High sensitivity and stability with DLR technology
DLR is involved in the scientific analysis of the data, while its institutes of Optical Sensor Systems and Planetary Research in Berlin contributed the focal plane module for the data acquisition sensor and the sensor control module for the front-end electronics. One of the telescope’s outstanding features is its ability to maintain an extremely high pointing accuracy of ideally one arcsecond (1/3600 of a degree) over long periods of time. By way of comparison, when viewed from Earth, the Moon has a diameter of 1800 arc seconds or 30 arc minutes, and Venus, the brightest planet in the sky that can be seen with the naked eye, a diameter of a maximum of 60 arc seconds.
"The focal plane module ensures the high sensitivity and stability of the CHEOPS telescope," emphasises Gisbert Peter from the DLR Institute of Optical Sensor Systems. “The CHEOPS sensor is able to detect differences in brightness of 20 parts per million." The 1.2-metre-long telescope has a 30-centimetre aperture and a mass of almost 60 kilograms. Together with its platform, it weighs just 300 kilograms. For this reason, the space telescope does not require its own launcher for the journey into space, but rather will 'piggyback' with another payload being sent into orbit.
CHEOPS was developed as part of a partnership between ESA and Switzerland. A consortium of more than 100 scientists and engineers from eleven European countries, including DLR in Germany, is involved, led by the University of Bern and ESA. The mission is initially scheduled to last for three-and-a-half years. In addition to the measurements and observations to be carried out by the CHEOPS science team, 20 percent of the observation time is reserved for external scientists from all over the world.
Earth-like planets – extensive tour of discovery planned with PLATO
CHEOPS is the first of three European missions that will explore exoplanets. Together with CHEOPS, DLR is also extensively involved with the ESA 'Planetary Transits and Oscillations of stars' (PLATO) space telescope. PLATO is set to launch in 2026 and will represent a big step forward in the search for Earth-like planets. This much more elaborate space telescope, with its 26 individual optical systems and cameras, will be the first instrument to detect Earth-sized planets in the 'habitable' (that is, life-friendly) zone around Sun-like stars, where it is possible for liquid water to exist on the surface. PLATO is looking for a 'second Earth' and will also be able to pinpoint the age of planetary systems with greater precision than before. The scientific instrument is being developed by an international consortium led by Heike Rauer from the DLR Institute of Planetary Research. The entire mission includes not only discoveries from space using the transit method, but also follow-up measurements with other telescopes.

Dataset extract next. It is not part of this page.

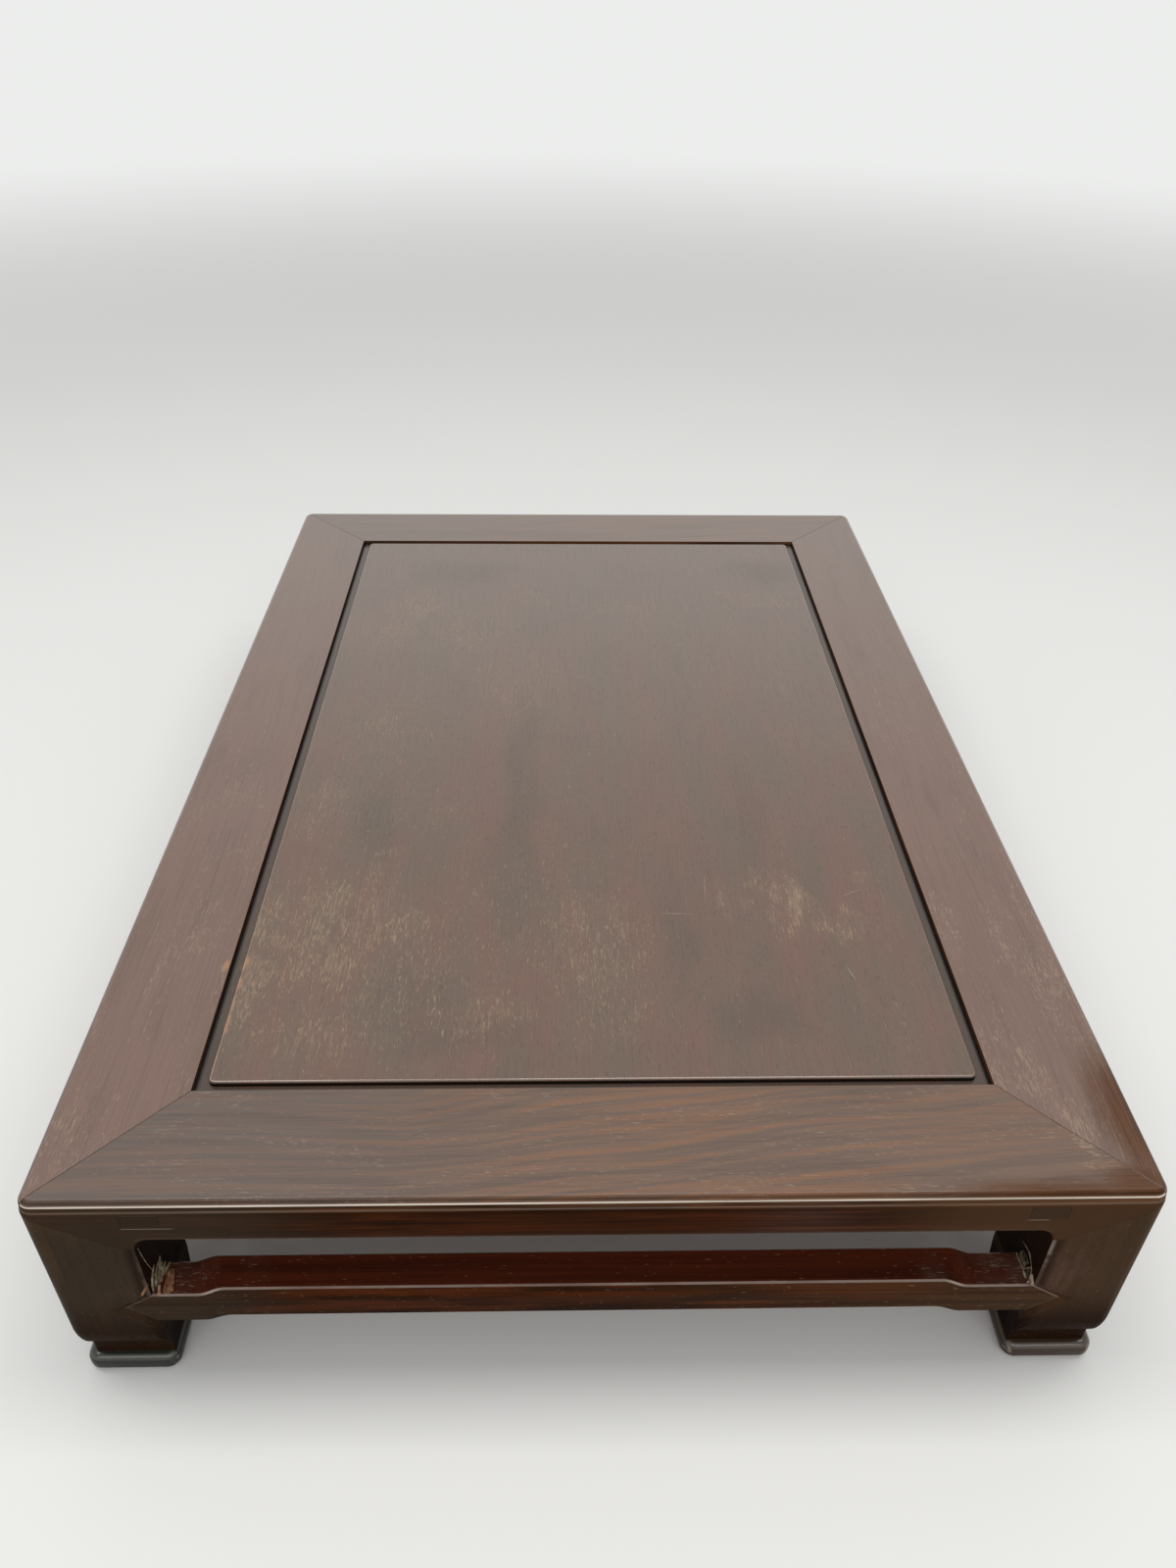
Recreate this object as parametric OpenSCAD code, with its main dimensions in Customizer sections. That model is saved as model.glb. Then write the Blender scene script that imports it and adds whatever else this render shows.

Finally, in 2028 ESA will launch the 'Atmospheric Remote-sensing Infrared Exoplanet Large-survey' (ARIEL) mission, another space telescope, which will focus on investigating the atmospheres of exoplanets. This will allow a comprehensive catalogue to be produced with precise details of the orbit, radius, mass, density and age of the planets, as well as information about the atmospheric composition of gas planets. In operation from 2007 to 2012 the French 'Convection, Rotation and planetary Transits' (CoRoT) space telescope discovered a total of 32 planets, with significant involvement from the DLR Institute of Planetary Research. As a result, DLR has many years of expertise in this dynamic field of research, which is set to permanently change our view of the cosmos.